The typhoon passed near the island of Sabtang in the Batanes group late in the morning with maximum sustained winds of 170 kilometres (106 miles) an hour and gusts of up to 215 kilometres (134 miles) an hour.
The state weather service said in its latest bulletin that “significant to severe impacts from typhoon-force winds are possible” in Batanes, a province of some 20,000 people.
Batanes provincial governor Marilou Cayco, reached by satellite phone by the DZBB radio station in Manila, said the typhoon began to hit the islands last night and that 27 families had been evacuated.
“The wind is so strong, it is like an earthquake,” she said.
Cayco said “many” houses were damaged, with roofing sheets flying through the air.
“People are asking for help but we cannot go out” because it was too dangerous, she said.
There were no reports of casualties before electricity and telephone contact were cut by the strong winds, said a senior Batanes police official, who was on the main island of Luzon and asked not to be identified.
The police official also told AFP “pre-emptive evacuations” were undertaken shortly before the typhoon struck.
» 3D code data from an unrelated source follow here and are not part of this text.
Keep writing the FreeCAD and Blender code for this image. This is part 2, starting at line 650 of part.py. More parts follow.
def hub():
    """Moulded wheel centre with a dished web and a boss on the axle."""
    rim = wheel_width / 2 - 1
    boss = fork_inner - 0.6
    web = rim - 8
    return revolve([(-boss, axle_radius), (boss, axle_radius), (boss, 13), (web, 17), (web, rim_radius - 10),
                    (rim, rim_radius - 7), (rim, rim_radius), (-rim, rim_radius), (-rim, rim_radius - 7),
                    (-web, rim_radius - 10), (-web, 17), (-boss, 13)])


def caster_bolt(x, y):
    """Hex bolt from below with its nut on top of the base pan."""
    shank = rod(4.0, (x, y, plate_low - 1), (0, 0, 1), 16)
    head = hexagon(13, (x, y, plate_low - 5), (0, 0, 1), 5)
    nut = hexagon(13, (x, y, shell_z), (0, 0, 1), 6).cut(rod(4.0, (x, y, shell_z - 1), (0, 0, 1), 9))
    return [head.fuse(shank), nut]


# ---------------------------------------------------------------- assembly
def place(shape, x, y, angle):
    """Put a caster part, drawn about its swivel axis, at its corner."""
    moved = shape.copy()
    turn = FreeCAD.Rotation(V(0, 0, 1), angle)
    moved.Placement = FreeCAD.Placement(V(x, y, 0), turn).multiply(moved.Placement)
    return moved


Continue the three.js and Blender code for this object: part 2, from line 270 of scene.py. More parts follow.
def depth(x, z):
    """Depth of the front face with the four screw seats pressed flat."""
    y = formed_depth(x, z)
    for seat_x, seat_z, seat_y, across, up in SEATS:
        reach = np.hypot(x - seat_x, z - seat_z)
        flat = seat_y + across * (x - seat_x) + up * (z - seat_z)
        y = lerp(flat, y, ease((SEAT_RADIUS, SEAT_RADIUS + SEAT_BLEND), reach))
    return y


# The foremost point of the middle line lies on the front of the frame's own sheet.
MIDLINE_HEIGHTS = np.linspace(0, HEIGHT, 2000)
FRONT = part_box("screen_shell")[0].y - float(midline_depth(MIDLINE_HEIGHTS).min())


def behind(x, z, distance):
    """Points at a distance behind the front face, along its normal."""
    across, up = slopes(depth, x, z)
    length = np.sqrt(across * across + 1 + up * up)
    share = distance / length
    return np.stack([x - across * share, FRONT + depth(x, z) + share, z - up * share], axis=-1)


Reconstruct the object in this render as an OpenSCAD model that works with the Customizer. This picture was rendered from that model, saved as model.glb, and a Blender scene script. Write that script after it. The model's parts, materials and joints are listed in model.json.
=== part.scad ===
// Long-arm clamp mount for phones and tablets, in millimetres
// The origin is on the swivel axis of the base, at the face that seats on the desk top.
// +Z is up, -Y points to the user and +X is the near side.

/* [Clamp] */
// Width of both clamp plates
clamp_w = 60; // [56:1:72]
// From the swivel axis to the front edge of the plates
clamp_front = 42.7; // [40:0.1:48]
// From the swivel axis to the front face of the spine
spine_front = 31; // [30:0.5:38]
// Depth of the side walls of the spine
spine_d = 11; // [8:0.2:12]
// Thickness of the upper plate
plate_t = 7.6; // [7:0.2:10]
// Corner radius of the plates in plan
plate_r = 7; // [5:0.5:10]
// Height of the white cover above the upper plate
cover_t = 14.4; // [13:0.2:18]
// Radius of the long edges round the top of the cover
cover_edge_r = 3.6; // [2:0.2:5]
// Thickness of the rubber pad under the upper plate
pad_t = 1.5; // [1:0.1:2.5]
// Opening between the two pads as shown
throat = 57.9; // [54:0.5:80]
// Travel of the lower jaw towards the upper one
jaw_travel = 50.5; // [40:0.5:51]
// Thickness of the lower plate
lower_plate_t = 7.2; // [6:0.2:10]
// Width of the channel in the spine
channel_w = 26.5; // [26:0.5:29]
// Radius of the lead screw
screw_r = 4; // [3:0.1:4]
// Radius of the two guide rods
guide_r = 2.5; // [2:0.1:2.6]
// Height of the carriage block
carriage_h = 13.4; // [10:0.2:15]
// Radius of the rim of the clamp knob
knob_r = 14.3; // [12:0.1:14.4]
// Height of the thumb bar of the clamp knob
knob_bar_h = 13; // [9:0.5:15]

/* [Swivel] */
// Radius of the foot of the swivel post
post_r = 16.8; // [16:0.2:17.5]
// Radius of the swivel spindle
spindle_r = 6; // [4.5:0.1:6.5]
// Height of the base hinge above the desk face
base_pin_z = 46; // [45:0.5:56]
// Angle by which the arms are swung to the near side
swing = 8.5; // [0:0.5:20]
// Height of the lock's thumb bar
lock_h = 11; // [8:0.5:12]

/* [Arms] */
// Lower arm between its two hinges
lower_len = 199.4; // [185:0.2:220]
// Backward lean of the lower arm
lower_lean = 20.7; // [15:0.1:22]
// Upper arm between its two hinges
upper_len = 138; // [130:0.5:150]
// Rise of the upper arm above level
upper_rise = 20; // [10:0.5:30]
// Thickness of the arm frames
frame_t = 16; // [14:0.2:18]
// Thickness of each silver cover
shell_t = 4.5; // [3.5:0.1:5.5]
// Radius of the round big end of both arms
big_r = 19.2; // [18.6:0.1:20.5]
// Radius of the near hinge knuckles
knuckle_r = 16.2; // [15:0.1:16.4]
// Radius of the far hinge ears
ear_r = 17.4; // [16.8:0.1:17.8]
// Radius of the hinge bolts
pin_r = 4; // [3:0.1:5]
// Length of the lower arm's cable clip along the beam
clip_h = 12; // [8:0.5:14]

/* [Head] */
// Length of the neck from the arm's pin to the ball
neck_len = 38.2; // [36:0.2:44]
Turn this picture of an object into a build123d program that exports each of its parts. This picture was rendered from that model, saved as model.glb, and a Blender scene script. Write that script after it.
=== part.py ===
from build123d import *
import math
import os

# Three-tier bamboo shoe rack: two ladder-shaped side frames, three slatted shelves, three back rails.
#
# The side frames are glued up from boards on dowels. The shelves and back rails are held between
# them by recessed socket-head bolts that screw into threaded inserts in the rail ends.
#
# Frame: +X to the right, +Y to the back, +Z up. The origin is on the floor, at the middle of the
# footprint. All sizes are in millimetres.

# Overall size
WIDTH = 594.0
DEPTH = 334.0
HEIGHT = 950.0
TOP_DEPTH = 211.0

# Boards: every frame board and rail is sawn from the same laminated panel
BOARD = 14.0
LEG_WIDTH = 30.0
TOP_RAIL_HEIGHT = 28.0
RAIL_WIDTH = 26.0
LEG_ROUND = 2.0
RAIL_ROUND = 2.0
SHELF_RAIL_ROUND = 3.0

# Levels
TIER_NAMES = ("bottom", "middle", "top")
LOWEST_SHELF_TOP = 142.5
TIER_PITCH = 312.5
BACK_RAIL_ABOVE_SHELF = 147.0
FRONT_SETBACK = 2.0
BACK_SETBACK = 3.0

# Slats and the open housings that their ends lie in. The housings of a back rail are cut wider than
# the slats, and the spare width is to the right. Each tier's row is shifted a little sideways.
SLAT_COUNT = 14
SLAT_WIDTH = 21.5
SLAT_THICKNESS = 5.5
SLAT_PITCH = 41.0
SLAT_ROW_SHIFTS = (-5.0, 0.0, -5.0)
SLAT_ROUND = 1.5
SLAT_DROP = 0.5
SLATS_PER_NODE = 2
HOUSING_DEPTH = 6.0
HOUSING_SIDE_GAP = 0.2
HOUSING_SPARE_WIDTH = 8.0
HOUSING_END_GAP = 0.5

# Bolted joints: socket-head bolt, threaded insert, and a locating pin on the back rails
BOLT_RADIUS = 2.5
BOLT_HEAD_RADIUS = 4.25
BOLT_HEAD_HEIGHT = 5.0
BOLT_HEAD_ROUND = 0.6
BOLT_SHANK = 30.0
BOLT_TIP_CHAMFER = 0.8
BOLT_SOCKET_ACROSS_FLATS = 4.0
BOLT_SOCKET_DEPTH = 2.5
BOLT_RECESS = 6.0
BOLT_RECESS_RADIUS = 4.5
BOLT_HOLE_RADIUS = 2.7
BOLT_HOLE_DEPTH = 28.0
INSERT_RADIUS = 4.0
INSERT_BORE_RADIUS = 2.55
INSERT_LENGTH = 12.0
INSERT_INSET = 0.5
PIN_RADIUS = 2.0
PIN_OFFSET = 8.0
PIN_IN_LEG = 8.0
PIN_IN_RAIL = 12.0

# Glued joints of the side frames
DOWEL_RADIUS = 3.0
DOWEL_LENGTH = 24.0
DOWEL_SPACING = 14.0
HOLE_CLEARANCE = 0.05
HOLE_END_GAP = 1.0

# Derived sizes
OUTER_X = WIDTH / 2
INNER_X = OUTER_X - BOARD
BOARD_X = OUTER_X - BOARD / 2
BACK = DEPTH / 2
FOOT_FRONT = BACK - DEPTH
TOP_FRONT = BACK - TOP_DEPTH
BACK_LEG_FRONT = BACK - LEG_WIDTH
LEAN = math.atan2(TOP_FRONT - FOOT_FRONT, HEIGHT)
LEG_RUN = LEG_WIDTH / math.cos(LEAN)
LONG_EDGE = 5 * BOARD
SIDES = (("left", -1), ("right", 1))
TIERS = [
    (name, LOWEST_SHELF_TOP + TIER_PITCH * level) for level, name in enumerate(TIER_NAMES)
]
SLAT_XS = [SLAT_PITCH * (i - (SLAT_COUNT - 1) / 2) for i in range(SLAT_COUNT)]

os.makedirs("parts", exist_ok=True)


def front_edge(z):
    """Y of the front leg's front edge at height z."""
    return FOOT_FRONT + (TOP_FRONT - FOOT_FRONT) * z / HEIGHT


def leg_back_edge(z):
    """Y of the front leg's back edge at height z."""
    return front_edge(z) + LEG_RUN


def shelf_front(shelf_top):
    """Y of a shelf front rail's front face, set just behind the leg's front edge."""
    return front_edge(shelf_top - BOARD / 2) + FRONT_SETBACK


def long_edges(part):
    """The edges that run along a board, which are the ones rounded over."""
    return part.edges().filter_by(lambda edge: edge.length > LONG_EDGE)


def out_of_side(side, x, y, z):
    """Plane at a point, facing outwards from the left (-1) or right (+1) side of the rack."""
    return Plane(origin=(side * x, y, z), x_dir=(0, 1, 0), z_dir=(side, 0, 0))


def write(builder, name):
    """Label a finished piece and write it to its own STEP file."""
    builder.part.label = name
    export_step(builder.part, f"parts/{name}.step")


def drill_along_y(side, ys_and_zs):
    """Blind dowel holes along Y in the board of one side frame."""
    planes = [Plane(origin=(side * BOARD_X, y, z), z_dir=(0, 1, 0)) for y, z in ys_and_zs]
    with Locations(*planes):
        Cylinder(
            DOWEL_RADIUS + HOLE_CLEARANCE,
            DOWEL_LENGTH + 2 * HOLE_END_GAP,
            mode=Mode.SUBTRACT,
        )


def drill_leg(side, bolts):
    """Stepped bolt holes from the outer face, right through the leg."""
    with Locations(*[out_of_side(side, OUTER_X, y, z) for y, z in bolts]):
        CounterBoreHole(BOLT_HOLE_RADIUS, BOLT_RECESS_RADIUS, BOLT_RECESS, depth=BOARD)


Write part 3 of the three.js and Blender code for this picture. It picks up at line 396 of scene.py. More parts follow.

Police and rescue officials in Batanes province could not be reached by normal phone service.
Photos and video clips posted on social media showed coconut trees swaying violently in a white blanket of rain and fog on Batan and Sabtang, two of the islands that make up Batanes province.
The state weather service said Krathon was moving slowly west but was expected to turn north by late Tuesday and strike Taiwan late on Wednesday.